At the same time, gasoline engines began to overcome their early drawbacks. Electric starters eliminated the dangerous hand-cranking process, and improvements in reliability made gasoline cars more practical for everyday use.

Most importantly, gasoline vehicles offered far greater range and faster refueling. While electric cars were limited by battery technology of the era, gasoline cars could travel longer distances and refuel quickly at emerging fuel stations.

As a result, consumers increasingly favored gasoline vehicles for both urban and rural use.

Infrastructure and Economics Pushed EVs Aside

Another major factor in the decline of early electric vehicles was infrastructure. As gasoline stations spread across cities, towns, and highways, fueling a gasoline car became easier and more convenient than charging an electric one.

Battery technology also remained a significant limitation. Early batteries were heavy, expensive, and slow to recharge, making long-distance travel impractical. This restricted electric vehicles mainly to short-range urban use, limiting their overall market appeal.

Manufacturers followed consumer demand. With gasoline cars offering better performance, lower costs, and expanding infrastructure, investment shifted almost entirely toward internal combustion engines.

By the 1920s and 1930s, electric vehicles had largely disappeared from mainstream production.

The Idea Quietly Returned Decades Later

Although early electric vehicles faded from the market, the concept never fully disappeared. They continued to appear in niche applications such as forklifts, delivery vehicles, and specialized urban fleets where short range and predictable routes made electrification practical.

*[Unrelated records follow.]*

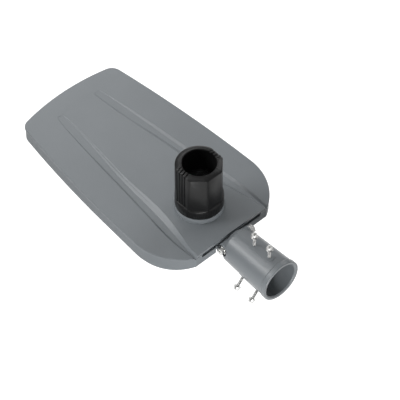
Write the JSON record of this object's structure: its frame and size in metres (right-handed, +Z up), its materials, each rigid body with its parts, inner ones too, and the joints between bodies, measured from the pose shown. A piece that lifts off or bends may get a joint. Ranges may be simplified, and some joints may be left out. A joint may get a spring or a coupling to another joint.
{
  "type": "street light head",
  "caption": "Flat street light head with a tilting slip fitter for a round pole and a twist-lock light sensor on its back.",
  "frame": {"origin": "centre of the slip fitter's mouth, on the axis of its bore", "axes": "+Y runs along the bore into the head, +Z is up through the light sensor, +X is across the head"},
  "size_m": [0.2534, 0.5226, 0.1712],
  "materials": {
    "cover_paint": "grey powder coat over die-cast aluminium, semi-matt",
    "housing_paint": "grey powder coat over die-cast aluminium, semi-matt",
    "spigot_paint": "grey powder coat over die-cast aluminium, semi-matt",
    "black_plastic": "black moulded plastic with a soft sheen",
    "clear_plastic": "clear moulded plastic",
    "toughened_glass": "clear toughened glass",
    "screw_steel": "bright stainless steel",
    "zinc_steel": "plated sheet steel",
    "blade_brass": "plated brass contacts",
    "seal_rubber": "black silicone rubber",
    "board_white": "white solder mask on an aluminium board",
    "board_green": "green circuit board",
    "lamp_yellow": "phosphor-coated lamps",
    "driver_case": "plain metal case",
    "terminal_plastic": "off-white moulded plastic"
  },
  "bodies": {
    "fitter": {"spigot": "spigot_paint", "upper_clamp_screws": "screw_steel", "upper_washers": "screw_steel", "lower_clamp_screws": "screw_steel", "lower_washers": "screw_steel", "pivot_bolt": "screw_steel", "pivot_nut": "screw_steel", "pivot_washers": "screw_steel"},
    "head": {"top_cover": "cover_paint", "cover_gasket": "seal_rubber", "housing": "housing_paint", "cover_screws": "screw_steel", "vent_plug": "black_plastic", "cable_gland": "black_plastic", "tilt_bracket": "housing_paint", "bracket_screws": "screw_steel", "gear_tray": "zinc_steel", "led_driver": "driver_case", "driver_screws": "screw_steel", "surge_protector": "black_plastic", "terminal_block": "terminal_plastic", "door_gasket": "seal_rubber", "gear_door": "housing_paint", "door_screws": "screw_steel", "window_gasket": "seal_rubber", "window_frame": "housing_paint", "window_screws": "screw_steel", "window_glass": "toughened_glass", "led_board": "board_white", "led_chips": "lamp_yellow", "lens_plate": "clear_plastic", "socket": "black_plastic", "socket_screws": "screw_steel"},
    "sensor": {"sensor_blades": "blade_brass", "sensor_gasket": "seal_rubber", "sensor_base": "black_plastic", "sensor_body": "black_plastic", "sensor_window": "clear_plastic", "sensor_board": "board_green"}
  },
  "joints": [
    {"name": "head_tilt", "type": "hinge", "parent": "fitter", "child": "head", "pos_m": [0, 0.104, 0.007], "axis": [1, 0, 0], "range_deg": [-10, 10]},
    {"name": "sensor_twist", "type": "hinge", "parent": "head", "child": "sensor", "pos_m": [0, 0.1894, 0.0295], "axis": [0, 0, 1], "range_deg": [0, 35]}
  ]
}
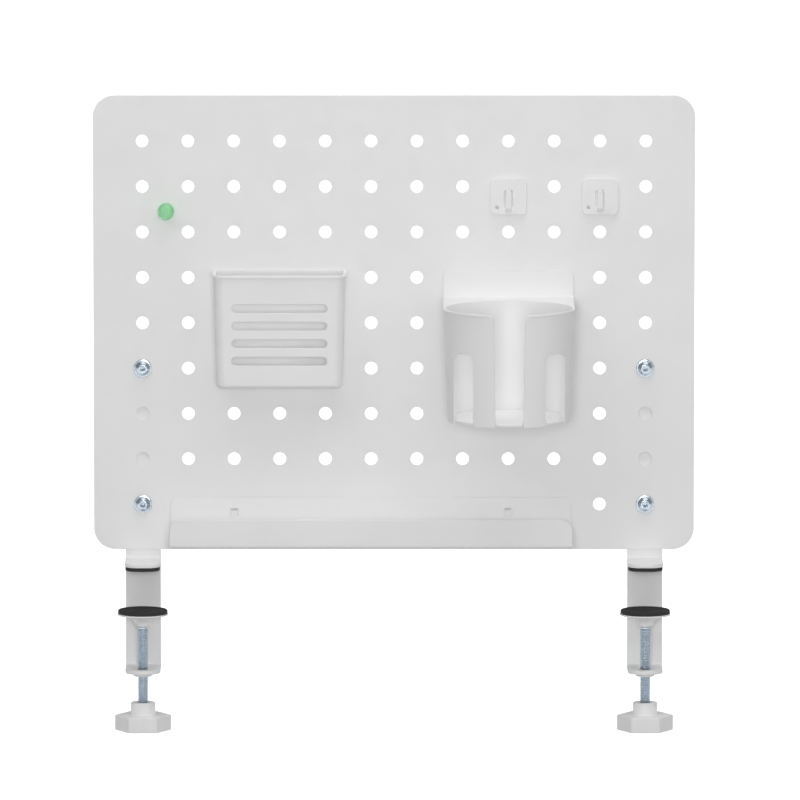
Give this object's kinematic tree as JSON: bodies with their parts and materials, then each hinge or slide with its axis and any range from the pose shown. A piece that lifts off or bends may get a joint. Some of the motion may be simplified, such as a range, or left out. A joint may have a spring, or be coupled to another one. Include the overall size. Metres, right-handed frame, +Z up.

Interest in EVs resurfaced periodically during fuel crises and environmental discussions in the late 20th century. However, it was not until advances in lithium-ion batteries, power electronics, and charging infrastructure that electric vehicles became viable for mass adoption again.

Modern EVs build on lessons learned from those early experiments, combining long range, fast charging, and high performance in ways that early engineers could only imagine.

Looking back, early electric vehicles disappeared long before Tesla not because the idea was flawed, but because the world around them evolved in a different direction. It took more than a century of technological progress for the original vision to finally become practical at scale.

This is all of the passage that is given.